Go through the listing and copy every line word for word.

[Data listing]
⁂
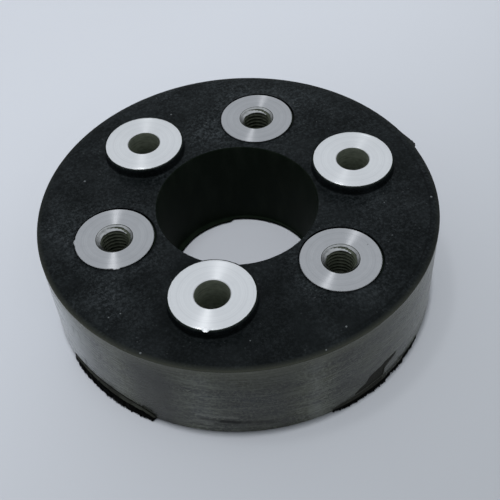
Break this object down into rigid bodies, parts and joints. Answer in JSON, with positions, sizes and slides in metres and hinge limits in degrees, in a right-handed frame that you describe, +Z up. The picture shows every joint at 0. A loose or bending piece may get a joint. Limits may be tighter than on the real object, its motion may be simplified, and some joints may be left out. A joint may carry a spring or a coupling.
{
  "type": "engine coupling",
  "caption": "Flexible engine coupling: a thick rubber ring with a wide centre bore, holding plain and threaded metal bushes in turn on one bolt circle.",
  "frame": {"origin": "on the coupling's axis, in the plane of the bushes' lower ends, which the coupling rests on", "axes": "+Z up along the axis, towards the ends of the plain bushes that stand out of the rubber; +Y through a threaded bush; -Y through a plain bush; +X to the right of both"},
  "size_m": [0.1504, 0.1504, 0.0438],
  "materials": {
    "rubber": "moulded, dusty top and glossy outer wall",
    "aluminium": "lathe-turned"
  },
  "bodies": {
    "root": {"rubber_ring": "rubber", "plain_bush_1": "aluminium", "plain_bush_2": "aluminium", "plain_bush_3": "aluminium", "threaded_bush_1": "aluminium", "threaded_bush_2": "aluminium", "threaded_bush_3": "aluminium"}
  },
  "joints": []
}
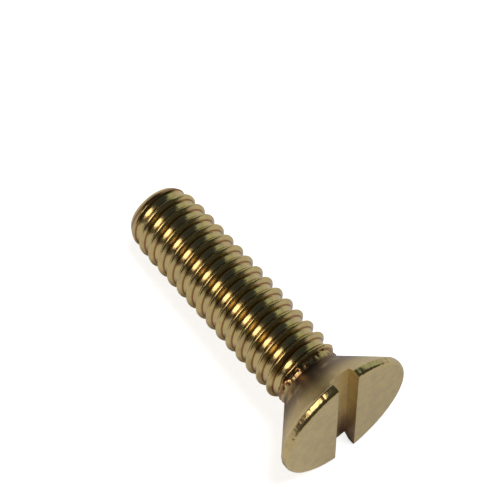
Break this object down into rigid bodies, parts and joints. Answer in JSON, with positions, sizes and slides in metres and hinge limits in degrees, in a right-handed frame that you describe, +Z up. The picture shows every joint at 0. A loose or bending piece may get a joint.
⁂
* EXERCISE RESPONSE *
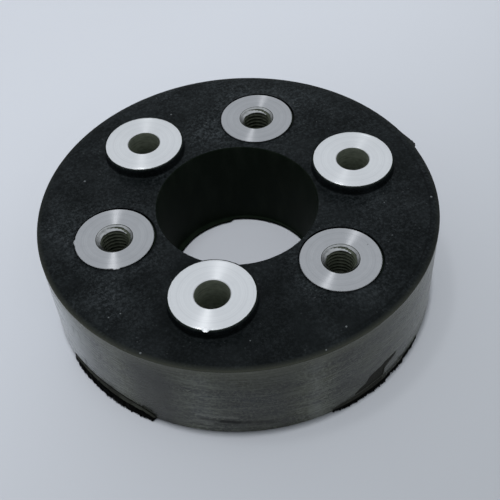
Break this object down into rigid bodies, parts and joints. Answer in JSON, with positions, sizes and slides in metres and hinge limits in degrees, in a right-handed frame that you describe, +Z up. The picture shows every joint at 0. A loose or bending piece may get a joint. Limits may be tighter than on the real object, its motion may be simplified, and some joints may be left out. A joint may carry a spring or a coupling.
{
  "type": "engine coupling",
  "caption": "Flexible engine coupling: a thick rubber ring with a wide centre bore, holding plain and threaded metal bushes in turn on one bolt circle.",
  "frame": {"origin": "on the coupling's axis, in the plane of the bushes' lower ends, which the coupling rests on", "axes": "+Z up along the axis, towards the ends of the plain bushes that stand out of the rubber; +Y through a threaded bush; -Y through a plain bush; +X to the right of both"},
  "size_m": [0.1504, 0.1504, 0.0438],
  "materials": {
    "rubber": "moulded, dusty top and glossy outer wall",
    "aluminium": "lathe-turned"
  },
  "bodies": {
    "root": {"rubber_ring": "rubber", "plain_bush_1": "aluminium", "plain_bush_2": "aluminium", "plain_bush_3": "aluminium", "threaded_bush_1": "aluminium", "threaded_bush_2": "aluminium", "threaded_bush_3": "aluminium"}
  },
  "joints": []
}
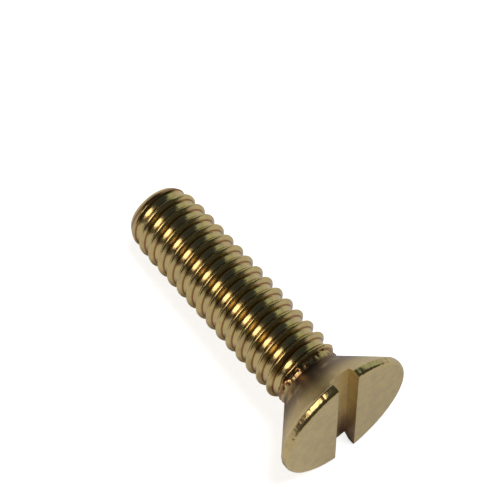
Break this object down into rigid bodies, parts and joints. Answer in JSON, with positions, sizes and slides in metres and hinge limits in degrees, in a right-handed frame that you describe, +Z up. The picture shows every joint at 0. A loose or bending piece may get a joint.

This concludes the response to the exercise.